Short exercise: Everything from the line containing "Break this object" through the last line of the records below should be printed exactly, please, and nothing else.

** BEGIN Supplied material **

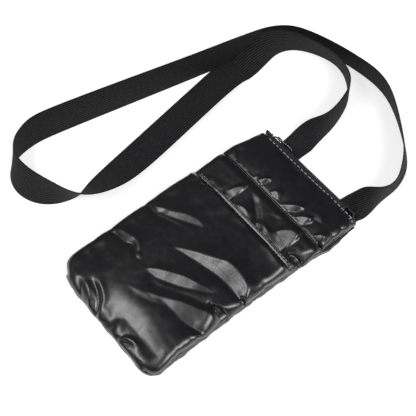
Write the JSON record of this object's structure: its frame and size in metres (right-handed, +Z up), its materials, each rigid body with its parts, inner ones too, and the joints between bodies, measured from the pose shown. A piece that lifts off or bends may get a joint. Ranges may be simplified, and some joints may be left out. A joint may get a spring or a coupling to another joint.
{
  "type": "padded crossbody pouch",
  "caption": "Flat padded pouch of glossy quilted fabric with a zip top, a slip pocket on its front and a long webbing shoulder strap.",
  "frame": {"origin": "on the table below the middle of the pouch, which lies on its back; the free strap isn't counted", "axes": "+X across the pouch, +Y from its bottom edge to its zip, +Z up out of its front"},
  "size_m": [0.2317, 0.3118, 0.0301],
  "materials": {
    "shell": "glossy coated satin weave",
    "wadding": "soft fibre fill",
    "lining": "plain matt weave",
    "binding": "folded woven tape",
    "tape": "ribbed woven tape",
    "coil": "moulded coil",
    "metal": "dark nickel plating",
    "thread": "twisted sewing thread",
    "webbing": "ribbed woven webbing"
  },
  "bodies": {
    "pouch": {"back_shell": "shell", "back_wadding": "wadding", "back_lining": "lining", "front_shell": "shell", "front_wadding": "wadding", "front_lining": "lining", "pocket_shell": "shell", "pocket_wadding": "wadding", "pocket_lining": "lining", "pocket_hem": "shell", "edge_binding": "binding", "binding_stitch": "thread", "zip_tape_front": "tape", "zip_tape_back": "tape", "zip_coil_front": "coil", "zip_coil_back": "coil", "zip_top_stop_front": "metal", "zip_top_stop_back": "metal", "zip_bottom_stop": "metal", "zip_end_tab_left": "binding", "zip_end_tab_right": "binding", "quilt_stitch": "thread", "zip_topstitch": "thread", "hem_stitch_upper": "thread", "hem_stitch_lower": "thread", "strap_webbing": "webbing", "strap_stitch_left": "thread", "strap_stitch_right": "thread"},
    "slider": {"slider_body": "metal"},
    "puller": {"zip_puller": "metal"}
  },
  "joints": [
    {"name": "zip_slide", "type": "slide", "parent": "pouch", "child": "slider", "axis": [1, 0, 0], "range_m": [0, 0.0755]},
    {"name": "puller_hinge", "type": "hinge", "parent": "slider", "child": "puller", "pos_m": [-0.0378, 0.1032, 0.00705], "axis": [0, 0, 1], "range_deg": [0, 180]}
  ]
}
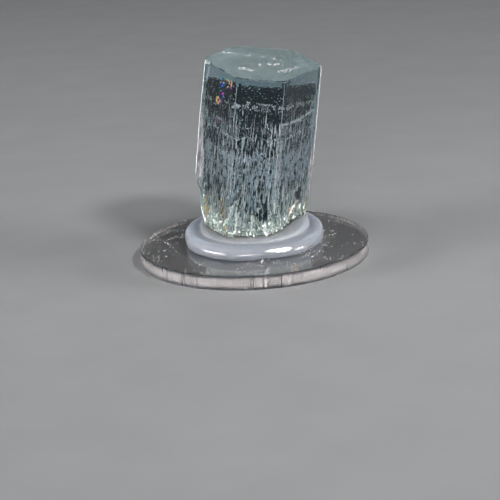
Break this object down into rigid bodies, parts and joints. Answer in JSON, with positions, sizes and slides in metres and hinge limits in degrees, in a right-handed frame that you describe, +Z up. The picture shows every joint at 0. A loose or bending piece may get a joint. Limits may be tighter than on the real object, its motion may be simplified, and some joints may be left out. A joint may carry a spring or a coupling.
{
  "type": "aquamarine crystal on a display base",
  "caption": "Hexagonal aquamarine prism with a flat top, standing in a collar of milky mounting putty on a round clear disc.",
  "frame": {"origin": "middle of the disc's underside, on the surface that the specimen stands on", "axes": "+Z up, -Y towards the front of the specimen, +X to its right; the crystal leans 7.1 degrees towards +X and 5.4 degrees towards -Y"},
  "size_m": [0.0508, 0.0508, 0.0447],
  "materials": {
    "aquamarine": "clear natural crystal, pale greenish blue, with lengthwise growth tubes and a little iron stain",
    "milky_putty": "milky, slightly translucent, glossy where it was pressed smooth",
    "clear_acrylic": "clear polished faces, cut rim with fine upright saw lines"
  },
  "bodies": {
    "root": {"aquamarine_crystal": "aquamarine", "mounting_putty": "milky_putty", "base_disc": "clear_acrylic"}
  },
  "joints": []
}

** END Supplied material **

Solved problem:
Break this object down into rigid bodies, parts and joints. Answer in JSON, with positions, sizes and slides in metres and hinge limits in degrees, in a right-handed frame that you describe, +Z up. The picture shows every joint at 0. A loose or bending piece may get a joint. Limits may be tighter than on the real object, its motion may be simplified, and some joints may be left out. A joint may carry a spring or a coupling.
{
  "type": "aquamarine crystal on a display base",
  "caption": "Hexagonal aquamarine prism with a flat top, standing in a collar of milky mounting putty on a round clear disc.",
  "frame": {"origin": "middle of the disc's underside, on the surface that the specimen stands on", "axes": "+Z up, -Y towards the front of the specimen, +X to its right; the crystal leans 7.1 degrees towards +X and 5.4 degrees towards -Y"},
  "size_m": [0.0508, 0.0508, 0.0447],
  "materials": {
    "aquamarine": "clear natural crystal, pale greenish blue, with lengthwise growth tubes and a little iron stain",
    "milky_putty": "milky, slightly translucent, glossy where it was pressed smooth",
    "clear_acrylic": "clear polished faces, cut rim with fine upright saw lines"
  },
  "bodies": {
    "root": {"aquamarine_crystal": "aquamarine", "mounting_putty": "milky_putty", "base_disc": "clear_acrylic"}
  },
  "joints": []
}